I decided to distract myself by baking some of the cookie dough I prepared yesterday.  Less than half of the dough made thirty cookies, and they were done in time for my sweetie, who had to leave for a doctor’s appointment, to have one for dessert for his lunch.  They came out really well.  (This was one of the types I’d made earlier for the holiday party, but I put in less cinnamon.  I liked them better.  I think my sweetie likes the cinnamon, but he wasn’t complaining about these.)
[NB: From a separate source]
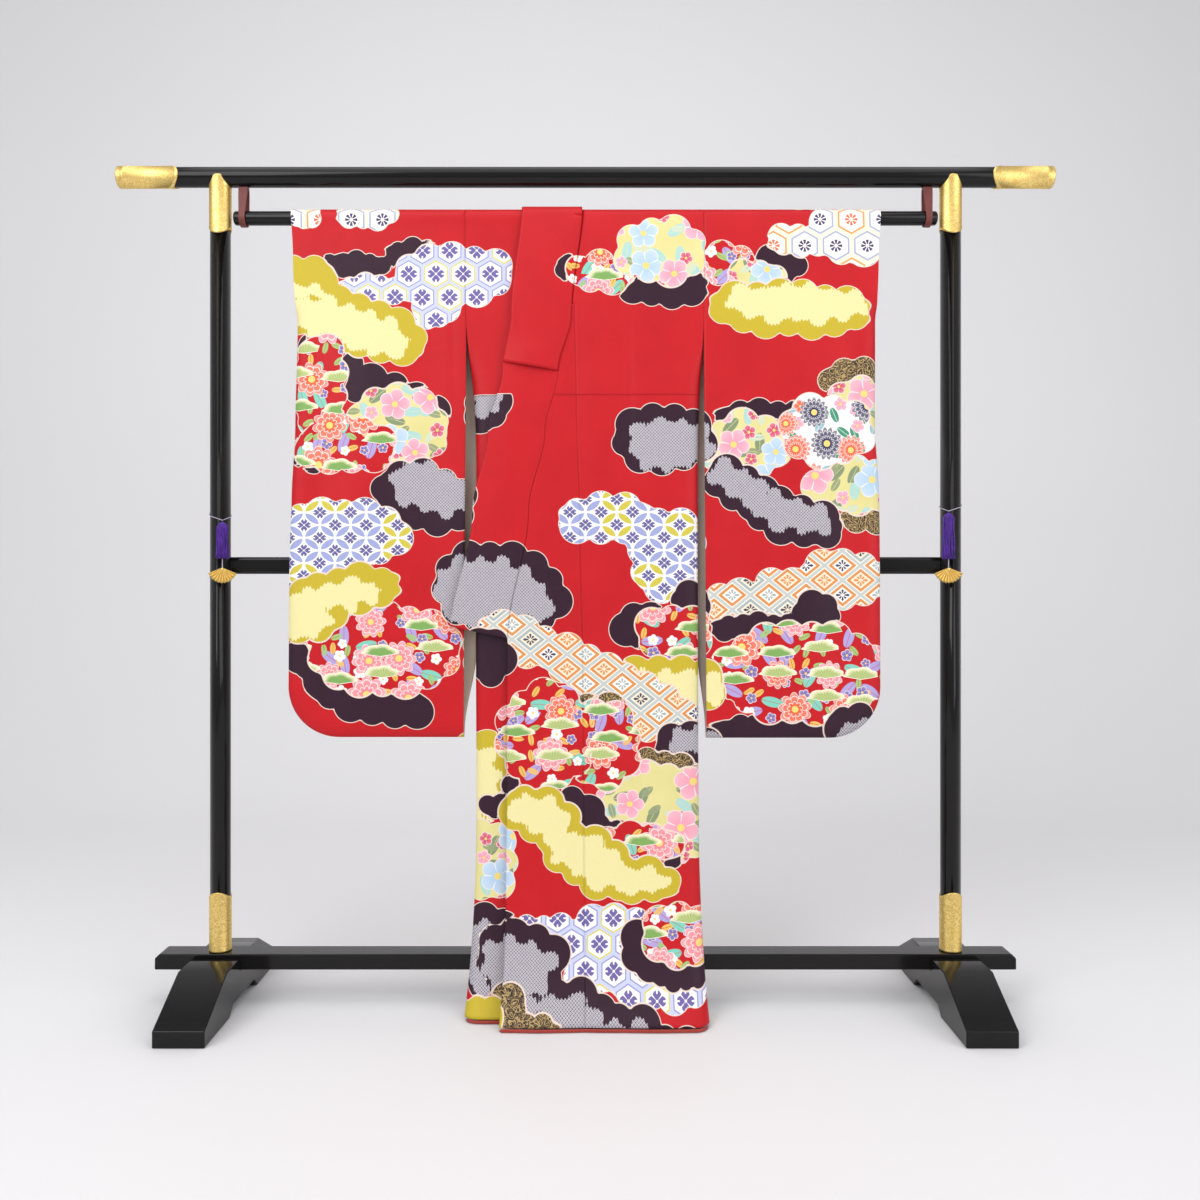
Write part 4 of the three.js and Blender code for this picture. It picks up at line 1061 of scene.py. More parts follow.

He had gone to the doctor and I had just finished my oatmeal when a friend called.  She lives out of town and I hadn’t seen her in ages.  She’s said something about coming over tomorrow, and then maybe late this afternoon, but it turned out that early afternoon worked best for her, so I said sure.  My sweetie got home before she got here, but as he’s known her for years too– she’s virtually family; our fathers knew each other as boys– that was not a problem.  She stayed until my sweetie had to start preparing his dinner, because tonight is his Gilda’s Club meeting.  Things get busy for us at that point, so we said good-bye and she went to stay with another friend who lives not far away.

So my sweetie had his supper and then we just watched TV together for a while, and then he left for his meeting.  I made myself dinner, discovering in the process that one of the supports for the dairy drawer is broken; I don’t know just what I’ll do about that.  Then I cleaned up and I’m pretty much ready to call it a day.